Il presidente è stato, inevitabilmente, oggetto di un video sketch, aspramente criticato in un tweet da una fan illustre dei Grammy come l’ambasciatore USA alle Nazioni Unite Nikky Haley. La promessa del rap Cardi B, il re-mida delle produzioni DJ Khaled, e poi ancora Cher, Snoop Dogg, John Legend hanno letto degli estratti del chiacchieratissimo libro di Michael Wolff, “Fire and Fury”. Con loro una divertita Hillary Clinton ha preso parte a questo inedito reading che farà molto discutere in queste ore. Così come il botta e risposta tra Jay Z e Donald Trump, a poche ore dall’inizio della cerimonia, incentrato sulla questione delle “shithole country”, poi riportata sul palco dagli U2 che hanno aperto lo show del Madison Square Garden.
https://youtu.be/XhR9Ud2qz1c
Tra gli altri riconoscimenti, non possiamo che menzionare quello di “miglior album rock” conquistato da una delle band di cui vi abbiamo parlato sulla rubrica Prima Fermata Brooklyn molti anni prima della loro esplosione , The War On Drugs, il progetto folk-rock psichedelico di Adam Granduciel che, con “A Deeper Understanding” si è accomodato su sonorità più radiofoniche e adulte figlie di Bruce Springsteen.
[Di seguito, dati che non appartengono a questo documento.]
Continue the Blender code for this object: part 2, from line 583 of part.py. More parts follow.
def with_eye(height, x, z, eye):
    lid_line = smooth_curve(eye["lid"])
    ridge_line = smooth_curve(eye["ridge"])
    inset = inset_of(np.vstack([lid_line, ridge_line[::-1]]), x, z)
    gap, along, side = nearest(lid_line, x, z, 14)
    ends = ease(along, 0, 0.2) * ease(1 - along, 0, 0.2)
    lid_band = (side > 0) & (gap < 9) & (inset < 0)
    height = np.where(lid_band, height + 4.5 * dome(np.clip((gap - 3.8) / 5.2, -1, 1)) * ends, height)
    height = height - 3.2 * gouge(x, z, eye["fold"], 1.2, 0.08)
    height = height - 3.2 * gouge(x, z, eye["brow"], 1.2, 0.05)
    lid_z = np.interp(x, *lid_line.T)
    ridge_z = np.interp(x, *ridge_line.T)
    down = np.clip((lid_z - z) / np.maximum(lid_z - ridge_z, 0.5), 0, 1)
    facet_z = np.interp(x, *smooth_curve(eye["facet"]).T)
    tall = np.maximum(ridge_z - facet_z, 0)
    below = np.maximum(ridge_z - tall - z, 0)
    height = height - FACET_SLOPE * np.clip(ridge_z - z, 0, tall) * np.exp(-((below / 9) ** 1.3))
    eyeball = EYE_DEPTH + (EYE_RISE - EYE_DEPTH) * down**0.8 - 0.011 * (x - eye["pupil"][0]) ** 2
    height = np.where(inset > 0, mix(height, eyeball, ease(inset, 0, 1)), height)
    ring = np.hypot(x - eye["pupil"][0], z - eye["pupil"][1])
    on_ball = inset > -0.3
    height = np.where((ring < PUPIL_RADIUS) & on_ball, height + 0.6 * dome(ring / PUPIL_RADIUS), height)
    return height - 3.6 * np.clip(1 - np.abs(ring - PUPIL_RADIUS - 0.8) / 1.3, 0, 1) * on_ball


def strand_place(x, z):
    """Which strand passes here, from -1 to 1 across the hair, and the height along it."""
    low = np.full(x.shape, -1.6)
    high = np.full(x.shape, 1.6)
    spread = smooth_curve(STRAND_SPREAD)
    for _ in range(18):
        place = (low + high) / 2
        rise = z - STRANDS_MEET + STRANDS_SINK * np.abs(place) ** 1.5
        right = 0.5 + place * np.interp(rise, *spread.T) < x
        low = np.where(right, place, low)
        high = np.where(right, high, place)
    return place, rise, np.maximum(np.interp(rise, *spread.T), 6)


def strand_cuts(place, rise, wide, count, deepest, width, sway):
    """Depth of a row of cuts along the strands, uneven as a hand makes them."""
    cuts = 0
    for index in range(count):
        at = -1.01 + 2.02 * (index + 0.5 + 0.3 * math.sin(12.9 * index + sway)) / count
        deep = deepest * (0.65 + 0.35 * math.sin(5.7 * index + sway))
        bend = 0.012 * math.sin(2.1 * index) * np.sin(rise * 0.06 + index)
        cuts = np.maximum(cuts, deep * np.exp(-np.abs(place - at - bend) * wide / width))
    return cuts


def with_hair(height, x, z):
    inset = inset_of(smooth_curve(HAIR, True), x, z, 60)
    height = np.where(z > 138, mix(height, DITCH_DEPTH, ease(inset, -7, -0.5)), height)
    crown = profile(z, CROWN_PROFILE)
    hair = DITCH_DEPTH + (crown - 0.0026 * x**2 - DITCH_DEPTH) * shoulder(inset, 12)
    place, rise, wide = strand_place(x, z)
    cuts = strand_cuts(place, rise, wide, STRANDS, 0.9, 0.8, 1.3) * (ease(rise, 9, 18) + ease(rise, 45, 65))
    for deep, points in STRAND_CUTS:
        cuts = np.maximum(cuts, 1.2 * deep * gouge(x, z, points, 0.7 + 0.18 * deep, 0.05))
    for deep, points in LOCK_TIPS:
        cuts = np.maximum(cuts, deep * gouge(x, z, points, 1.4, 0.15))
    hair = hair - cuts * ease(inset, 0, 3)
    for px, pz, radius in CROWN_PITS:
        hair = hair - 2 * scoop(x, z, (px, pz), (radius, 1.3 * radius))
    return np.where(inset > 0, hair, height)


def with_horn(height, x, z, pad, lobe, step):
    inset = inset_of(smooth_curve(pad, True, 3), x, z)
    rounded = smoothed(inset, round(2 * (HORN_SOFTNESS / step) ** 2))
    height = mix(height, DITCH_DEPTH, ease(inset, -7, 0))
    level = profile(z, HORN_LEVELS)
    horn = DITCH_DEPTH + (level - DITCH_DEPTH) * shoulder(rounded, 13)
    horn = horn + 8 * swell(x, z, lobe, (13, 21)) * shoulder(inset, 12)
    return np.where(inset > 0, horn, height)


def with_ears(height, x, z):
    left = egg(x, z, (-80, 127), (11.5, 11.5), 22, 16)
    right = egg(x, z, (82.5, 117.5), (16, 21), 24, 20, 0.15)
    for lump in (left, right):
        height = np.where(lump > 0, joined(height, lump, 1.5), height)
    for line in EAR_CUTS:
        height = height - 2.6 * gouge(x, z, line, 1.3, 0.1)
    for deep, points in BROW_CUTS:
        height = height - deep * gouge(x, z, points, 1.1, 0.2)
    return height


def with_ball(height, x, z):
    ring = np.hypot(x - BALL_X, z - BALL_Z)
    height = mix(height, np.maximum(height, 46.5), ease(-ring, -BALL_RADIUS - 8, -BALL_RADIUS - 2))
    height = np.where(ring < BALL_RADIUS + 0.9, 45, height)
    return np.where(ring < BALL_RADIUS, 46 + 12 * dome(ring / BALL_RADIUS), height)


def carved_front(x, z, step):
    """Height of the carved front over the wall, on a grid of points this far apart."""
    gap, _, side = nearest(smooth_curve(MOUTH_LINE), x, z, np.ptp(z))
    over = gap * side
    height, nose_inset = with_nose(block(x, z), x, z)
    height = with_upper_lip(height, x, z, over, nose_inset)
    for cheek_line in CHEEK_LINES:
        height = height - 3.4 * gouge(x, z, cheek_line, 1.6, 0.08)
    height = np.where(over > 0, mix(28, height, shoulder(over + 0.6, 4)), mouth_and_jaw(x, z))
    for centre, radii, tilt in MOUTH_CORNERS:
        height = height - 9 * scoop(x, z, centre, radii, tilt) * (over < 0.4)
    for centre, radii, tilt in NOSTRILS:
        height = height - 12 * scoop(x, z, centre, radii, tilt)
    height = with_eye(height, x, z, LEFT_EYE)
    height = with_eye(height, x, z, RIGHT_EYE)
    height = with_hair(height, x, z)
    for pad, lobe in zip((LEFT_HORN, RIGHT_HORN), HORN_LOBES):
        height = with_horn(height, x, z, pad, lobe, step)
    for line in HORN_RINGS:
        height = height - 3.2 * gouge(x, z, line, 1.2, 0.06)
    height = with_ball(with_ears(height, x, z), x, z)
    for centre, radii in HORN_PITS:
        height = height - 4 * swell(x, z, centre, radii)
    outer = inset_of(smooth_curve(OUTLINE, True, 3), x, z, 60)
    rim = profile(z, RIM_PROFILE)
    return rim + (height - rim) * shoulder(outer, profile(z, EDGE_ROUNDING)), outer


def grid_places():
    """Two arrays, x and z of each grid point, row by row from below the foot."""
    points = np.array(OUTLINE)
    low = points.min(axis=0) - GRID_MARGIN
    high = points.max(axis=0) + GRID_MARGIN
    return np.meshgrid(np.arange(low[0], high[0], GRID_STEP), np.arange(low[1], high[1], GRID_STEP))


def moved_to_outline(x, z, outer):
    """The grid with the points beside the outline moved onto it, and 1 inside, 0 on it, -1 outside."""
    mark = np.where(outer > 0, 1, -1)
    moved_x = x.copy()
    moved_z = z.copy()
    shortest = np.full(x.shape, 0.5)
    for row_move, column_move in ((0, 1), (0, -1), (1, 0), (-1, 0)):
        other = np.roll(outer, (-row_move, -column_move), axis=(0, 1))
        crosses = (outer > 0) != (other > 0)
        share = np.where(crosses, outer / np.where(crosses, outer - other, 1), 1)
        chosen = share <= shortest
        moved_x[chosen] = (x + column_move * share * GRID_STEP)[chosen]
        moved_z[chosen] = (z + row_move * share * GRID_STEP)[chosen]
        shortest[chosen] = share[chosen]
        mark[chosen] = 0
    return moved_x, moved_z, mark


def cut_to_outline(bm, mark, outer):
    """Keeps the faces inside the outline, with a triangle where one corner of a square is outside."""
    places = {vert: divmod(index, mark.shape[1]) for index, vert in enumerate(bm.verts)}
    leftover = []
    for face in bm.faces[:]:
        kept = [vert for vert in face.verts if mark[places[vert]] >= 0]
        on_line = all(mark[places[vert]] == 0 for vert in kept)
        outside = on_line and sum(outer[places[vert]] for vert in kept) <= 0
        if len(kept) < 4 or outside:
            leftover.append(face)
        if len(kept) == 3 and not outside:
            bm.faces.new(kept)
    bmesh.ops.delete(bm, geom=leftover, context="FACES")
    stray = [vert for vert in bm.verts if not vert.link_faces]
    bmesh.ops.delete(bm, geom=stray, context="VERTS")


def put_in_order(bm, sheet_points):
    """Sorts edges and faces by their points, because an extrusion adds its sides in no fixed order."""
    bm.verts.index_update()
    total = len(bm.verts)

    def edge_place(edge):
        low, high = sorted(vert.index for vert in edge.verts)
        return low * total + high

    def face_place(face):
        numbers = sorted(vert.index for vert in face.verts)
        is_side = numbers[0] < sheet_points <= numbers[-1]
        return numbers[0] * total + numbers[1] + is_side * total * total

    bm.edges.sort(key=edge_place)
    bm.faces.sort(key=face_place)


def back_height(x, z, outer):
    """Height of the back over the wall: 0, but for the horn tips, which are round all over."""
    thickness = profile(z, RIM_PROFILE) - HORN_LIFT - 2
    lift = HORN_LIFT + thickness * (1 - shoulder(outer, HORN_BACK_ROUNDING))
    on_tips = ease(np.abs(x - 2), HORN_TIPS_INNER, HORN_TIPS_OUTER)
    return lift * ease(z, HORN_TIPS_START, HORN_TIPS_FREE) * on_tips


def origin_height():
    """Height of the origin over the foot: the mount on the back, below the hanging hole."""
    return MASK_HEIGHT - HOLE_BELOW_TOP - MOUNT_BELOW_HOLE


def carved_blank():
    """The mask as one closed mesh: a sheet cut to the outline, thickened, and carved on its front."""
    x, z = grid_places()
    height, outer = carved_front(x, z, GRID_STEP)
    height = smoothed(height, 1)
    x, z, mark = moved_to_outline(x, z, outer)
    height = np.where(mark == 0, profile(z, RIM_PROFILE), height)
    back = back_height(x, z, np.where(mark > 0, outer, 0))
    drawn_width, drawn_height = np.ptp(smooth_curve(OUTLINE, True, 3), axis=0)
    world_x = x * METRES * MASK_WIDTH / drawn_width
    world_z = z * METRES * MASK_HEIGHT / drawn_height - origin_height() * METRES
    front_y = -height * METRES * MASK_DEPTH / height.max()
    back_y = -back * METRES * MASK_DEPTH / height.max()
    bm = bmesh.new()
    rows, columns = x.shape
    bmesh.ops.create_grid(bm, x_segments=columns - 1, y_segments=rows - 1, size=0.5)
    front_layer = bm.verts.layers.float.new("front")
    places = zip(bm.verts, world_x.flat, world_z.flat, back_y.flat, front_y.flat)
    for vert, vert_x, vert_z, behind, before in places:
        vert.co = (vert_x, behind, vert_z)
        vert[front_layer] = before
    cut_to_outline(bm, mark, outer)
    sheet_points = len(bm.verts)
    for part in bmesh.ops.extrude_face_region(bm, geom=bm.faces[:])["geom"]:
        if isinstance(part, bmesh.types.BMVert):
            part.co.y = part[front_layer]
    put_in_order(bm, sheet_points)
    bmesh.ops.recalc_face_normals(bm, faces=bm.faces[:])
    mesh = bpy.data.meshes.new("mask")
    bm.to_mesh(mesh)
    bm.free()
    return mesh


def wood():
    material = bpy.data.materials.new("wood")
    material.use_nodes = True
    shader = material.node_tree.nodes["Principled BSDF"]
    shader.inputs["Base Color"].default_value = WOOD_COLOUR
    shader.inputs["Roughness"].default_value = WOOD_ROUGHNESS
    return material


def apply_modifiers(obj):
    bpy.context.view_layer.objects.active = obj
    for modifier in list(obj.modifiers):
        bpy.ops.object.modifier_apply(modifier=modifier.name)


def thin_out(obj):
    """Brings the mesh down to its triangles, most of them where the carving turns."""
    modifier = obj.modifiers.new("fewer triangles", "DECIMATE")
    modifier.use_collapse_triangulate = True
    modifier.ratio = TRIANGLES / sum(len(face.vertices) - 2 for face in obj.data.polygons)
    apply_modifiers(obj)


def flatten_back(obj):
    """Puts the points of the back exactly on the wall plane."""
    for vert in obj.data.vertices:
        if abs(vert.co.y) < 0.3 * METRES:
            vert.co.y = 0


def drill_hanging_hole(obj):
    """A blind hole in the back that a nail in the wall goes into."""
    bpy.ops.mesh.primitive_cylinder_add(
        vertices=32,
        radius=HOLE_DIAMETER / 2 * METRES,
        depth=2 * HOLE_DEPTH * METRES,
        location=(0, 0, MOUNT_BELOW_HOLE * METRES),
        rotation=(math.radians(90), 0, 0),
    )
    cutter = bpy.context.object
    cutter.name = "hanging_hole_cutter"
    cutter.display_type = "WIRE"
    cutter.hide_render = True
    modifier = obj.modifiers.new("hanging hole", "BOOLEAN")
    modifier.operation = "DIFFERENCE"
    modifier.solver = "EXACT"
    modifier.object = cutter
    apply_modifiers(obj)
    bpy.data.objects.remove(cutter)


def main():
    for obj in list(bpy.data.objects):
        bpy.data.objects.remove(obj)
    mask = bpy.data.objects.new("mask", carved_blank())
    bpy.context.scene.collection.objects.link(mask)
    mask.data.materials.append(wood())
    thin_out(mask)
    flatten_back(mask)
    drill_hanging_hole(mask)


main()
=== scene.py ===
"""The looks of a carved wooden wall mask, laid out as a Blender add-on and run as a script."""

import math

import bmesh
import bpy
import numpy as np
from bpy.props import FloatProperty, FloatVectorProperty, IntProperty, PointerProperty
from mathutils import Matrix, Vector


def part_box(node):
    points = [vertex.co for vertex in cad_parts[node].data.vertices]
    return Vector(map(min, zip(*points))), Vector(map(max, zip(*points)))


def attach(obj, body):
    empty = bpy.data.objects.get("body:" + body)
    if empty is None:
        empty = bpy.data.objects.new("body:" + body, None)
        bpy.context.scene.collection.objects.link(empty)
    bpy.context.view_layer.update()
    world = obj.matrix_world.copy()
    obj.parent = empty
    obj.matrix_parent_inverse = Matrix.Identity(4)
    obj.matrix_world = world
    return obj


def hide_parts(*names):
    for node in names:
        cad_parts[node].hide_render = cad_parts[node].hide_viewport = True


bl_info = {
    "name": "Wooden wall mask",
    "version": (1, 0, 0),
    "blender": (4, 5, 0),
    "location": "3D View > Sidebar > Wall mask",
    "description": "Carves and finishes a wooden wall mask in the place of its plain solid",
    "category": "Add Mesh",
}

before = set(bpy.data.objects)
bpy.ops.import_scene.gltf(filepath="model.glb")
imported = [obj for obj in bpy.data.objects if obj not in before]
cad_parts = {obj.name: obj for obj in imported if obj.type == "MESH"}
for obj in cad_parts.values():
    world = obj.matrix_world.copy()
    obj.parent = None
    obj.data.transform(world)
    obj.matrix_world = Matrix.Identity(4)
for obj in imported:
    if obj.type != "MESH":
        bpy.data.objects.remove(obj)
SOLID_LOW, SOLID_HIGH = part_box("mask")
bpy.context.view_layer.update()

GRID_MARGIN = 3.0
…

Due band simbolo della scena di Brooklyn degli Anni Zero hanno conquistato altri due riconoscimenti di genere piuttosto autorevoli e che danno finalmente un tributo a quella scena indipendente che lo scorso decennio aveva riportato New York al centro della scena internazionale: The National per miglior album alternative con “Sleep Well Beast” e gli LCD Soundsystem come miglior album dance, con “american dream”.
E ciò assume un valore vagamente simbolico e nostalgico con i Grammy che tornano dopo quindici anni nel cuore della Grande Mela, in una New York diversa da quella del 2003 post-Undici Settembre, ma ancora scossa dalla scioccante vittoria presidenziale di uno dei suoi cittadini più noti e discussi.